A massive effort is needed by developed countries to meet targets for ending poverty, the chancellor told MPs on Tuesday.

Gordon Brown told the international development committee that developed countries will have to find $51 billion by 2015 if ambitious targets agreed at the UN financing for development summit are to be achieved.

"There is no doubt about the scale of the added costs that will have to be met if we are to meet out Millennium goals," Brown told MPs.

The resulting Monterrey Consensus was the first-ever UN conference to achieve clear commitments from the US and EU to increase overseas development aid.

At the summit the UK and other countries agreed to give 0.7 per cent of GDP to development.

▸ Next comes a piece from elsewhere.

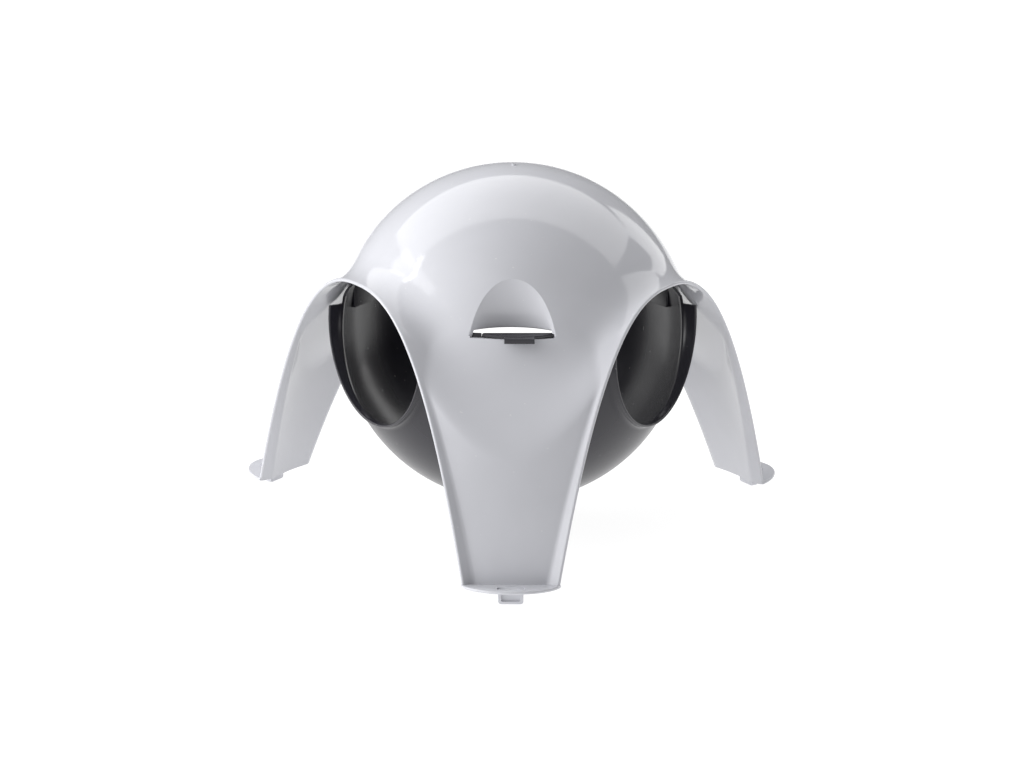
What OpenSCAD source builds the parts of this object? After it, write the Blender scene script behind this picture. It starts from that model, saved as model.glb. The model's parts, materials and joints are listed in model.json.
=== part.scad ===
// Small-pet nest house: a domed lid on three legs, clipped over a round nest bowl with three doorways.
// The Z axis is the common axis of the dome and the bowl, and z = 0 is the floor under the feet.

/* [Dome] */
// Outer radius of the dome
dome_r = 102; // [98:1:106]
// Height of the dome's centre above the floor
dome_z = 105; // [104:0.5:107]
// Wall of the dome moulding
dome_wall = 2; // [1.8:0.1:2.4]
// Radius of the moulding gate mark on the crown
gate_r = 1.4; // [1:0.1:2]
// Height of the gate mark above the crown
gate_h = 0.7; // [0.4:0.1:1]

/* [Arches] */
// Distance of each arch's edge plane from the axis
arch_plane = 100.5; // [100:0.5:102]
// Height of the arch tops above the dome's centre
arch_top = 43; // [42:0.5:45]
// Half width of an arch at the foot of the legs
arch_half = 120.8; // [119:0.2:121]
// Exponent of the arch outline, where 0.5 is a parabola
arch_power = 0.414; // [0.41:0.002:0.425]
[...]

"The interesting thing about what has happened over the last few weeks and months is that for the last 20 years aid has been going down. These two commitments by Europe and America are a reversal of the trend," said the chancellor.

International aid minister Clare Short assured the committee that other areas of her department's work would not be affected because of the focus on debt relief.

She said DfID was focused on ensuring resources were targeted to achieve maximum impact.

"We increase our public confidence in aid when we show that we are doing well with what we've got," the international development secretary said.

She also told MPs that there a more radical approach to helping developing countries was now being pursued.

Aid was no longer tied to buying equipment or expertise from developing countries.

"A lot of aid, including the EU, was deployed on projects that don't bring reform. We are now deploying aid in ways that don't have a massive bureaucratic tale," Short said.

The minister said that reform of political systems which were dogged by corruption would be necessary. But she stressed that aid would not be cut off to those countries slow or immune to political reform.

"You mustn't turn your back on non-reforming countries. You can't turn your back on the poor of the world," she said.